*Work required:*
Give the data again exactly, from its opening line through the line in which "import math" appears.

*Collected data:*
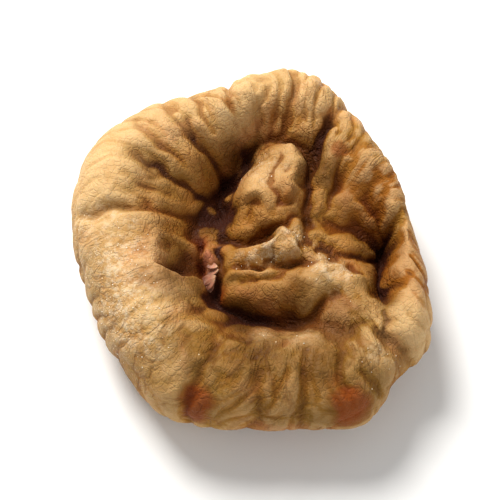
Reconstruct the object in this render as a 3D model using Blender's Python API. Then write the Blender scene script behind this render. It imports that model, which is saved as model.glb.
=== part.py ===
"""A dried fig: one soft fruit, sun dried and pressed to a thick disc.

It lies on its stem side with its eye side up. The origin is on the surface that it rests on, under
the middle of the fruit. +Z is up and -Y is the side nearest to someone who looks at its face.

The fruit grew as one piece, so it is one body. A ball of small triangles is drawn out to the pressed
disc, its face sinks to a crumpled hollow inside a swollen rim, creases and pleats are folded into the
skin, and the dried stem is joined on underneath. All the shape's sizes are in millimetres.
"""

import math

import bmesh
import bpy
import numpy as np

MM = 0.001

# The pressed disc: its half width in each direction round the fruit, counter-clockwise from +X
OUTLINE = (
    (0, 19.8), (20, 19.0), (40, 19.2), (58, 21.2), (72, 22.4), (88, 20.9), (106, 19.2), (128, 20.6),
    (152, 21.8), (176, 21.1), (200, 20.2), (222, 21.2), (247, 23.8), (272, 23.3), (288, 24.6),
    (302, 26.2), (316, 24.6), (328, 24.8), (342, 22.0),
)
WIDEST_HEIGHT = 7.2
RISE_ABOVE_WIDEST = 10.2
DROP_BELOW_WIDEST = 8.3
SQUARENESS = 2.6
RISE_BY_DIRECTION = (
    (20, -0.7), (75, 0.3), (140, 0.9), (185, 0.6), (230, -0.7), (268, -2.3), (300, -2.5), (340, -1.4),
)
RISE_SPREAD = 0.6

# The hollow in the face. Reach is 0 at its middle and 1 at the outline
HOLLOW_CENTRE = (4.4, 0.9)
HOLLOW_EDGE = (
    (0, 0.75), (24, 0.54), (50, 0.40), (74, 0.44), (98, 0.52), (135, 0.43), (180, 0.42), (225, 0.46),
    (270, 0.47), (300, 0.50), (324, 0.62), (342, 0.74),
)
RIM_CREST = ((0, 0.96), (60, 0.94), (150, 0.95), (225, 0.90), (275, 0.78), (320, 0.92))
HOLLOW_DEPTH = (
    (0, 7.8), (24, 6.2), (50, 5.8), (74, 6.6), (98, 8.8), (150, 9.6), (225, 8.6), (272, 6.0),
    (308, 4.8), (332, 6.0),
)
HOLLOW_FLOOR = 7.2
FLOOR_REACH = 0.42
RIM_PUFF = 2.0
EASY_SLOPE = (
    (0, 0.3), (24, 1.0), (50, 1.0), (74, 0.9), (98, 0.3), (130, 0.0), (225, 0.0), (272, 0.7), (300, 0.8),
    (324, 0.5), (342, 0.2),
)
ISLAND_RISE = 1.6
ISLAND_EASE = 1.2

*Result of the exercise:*
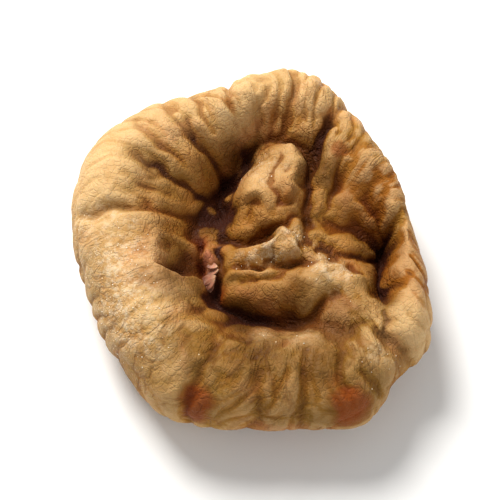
Reconstruct the object in this render as a 3D model using Blender's Python API. Then write the Blender scene script behind this render. It imports that model, which is saved as model.glb.
=== part.py ===
"""A dried fig: one soft fruit, sun dried and pressed to a thick disc.

It lies on its stem side with its eye side up. The origin is on the surface that it rests on, under
the middle of the fruit. +Z is up and -Y is the side nearest to someone who looks at its face.

The fruit grew as one piece, so it is one body. A ball of small triangles is drawn out to the pressed
disc, its face sinks to a crumpled hollow inside a swollen rim, creases and pleats are folded into the
skin, and the dried stem is joined on underneath. All the shape's sizes are in millimetres.
"""

import math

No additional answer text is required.